Given request: Quote the listing below word for word, stopping after the line that contains "the first and".

Material provided:

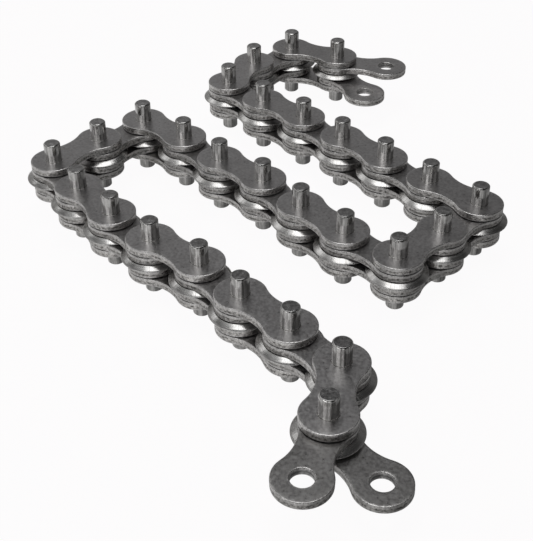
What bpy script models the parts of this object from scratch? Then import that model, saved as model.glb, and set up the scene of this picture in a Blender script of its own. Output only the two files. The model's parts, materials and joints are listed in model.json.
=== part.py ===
"""Roller chain with long pins and V-edged rollers, laid out flat in three
zigzag rows.

The pins stand upright along Z with their feet at z = 0.  Outer and inner
links take turns along the chain, starting and ending with an outer one.  A
V-edged roller turns on every pin, and a pair of loose end plates hangs on
the first and on the last pin.  Back is +Y, front is -Y.

Every link is its own object with its origin on the pin it swings about, and
is parented to the link that carries it, so turning a link about its Z axis
articulates the rest of that side of the chain.  A middle outer link is the
root, and the world origin is the foot of its first pin.

Facets stand in for the round surfaces.
"""

import math
from contextlib import contextmanager

import bpy
import bmesh
from mathutils import Matrix

MM = 0.001

# ---------------------------------------------------------------- dimensions
PITCH = 25.4 * MM  # pin to pin, one inch

PLATE_THICKNESS = 3.05 * MM  # outer, inner and end plates alike
HEAD_RADIUS = 9.95 * MM  # round plate heads
WAIST_HALF_WIDTH = 6.8 * MM  # half of the narrow middle of a plate

PIN_RADIUS = 3.55 * MM
PIN_STUB = 8.2 * MM  # pin standing proud of each outer plate
PIN_CHAMFER = 0.45 * MM

PLATE_GAP = 0.35 * MM  # between an outer and an inner plate
INNER_WIDTH = 3.4 * MM  # between the two inner plates

BUSH_RADIUS = 5.1 * MM
BUSH_BORE_RADIUS = 3.85 * MM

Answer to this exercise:
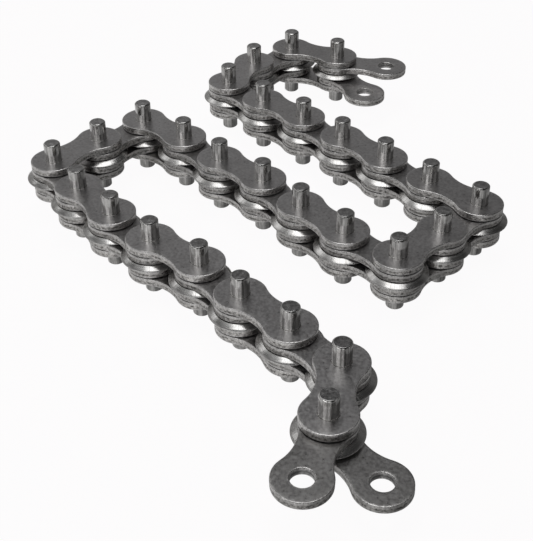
What bpy script models the parts of this object from scratch? Then import that model, saved as model.glb, and set up the scene of this picture in a Blender script of its own. Output only the two files. The model's parts, materials and joints are listed in model.json.
=== part.py ===
"""Roller chain with long pins and V-edged rollers, laid out flat in three
zigzag rows.

The pins stand upright along Z with their feet at z = 0.  Outer and inner
links take turns along the chain, starting and ending with an outer one.  A
V-edged roller turns on every pin, and a pair of loose end plates hangs on
the first and on the last pin.  Back is +Y, front is -Y.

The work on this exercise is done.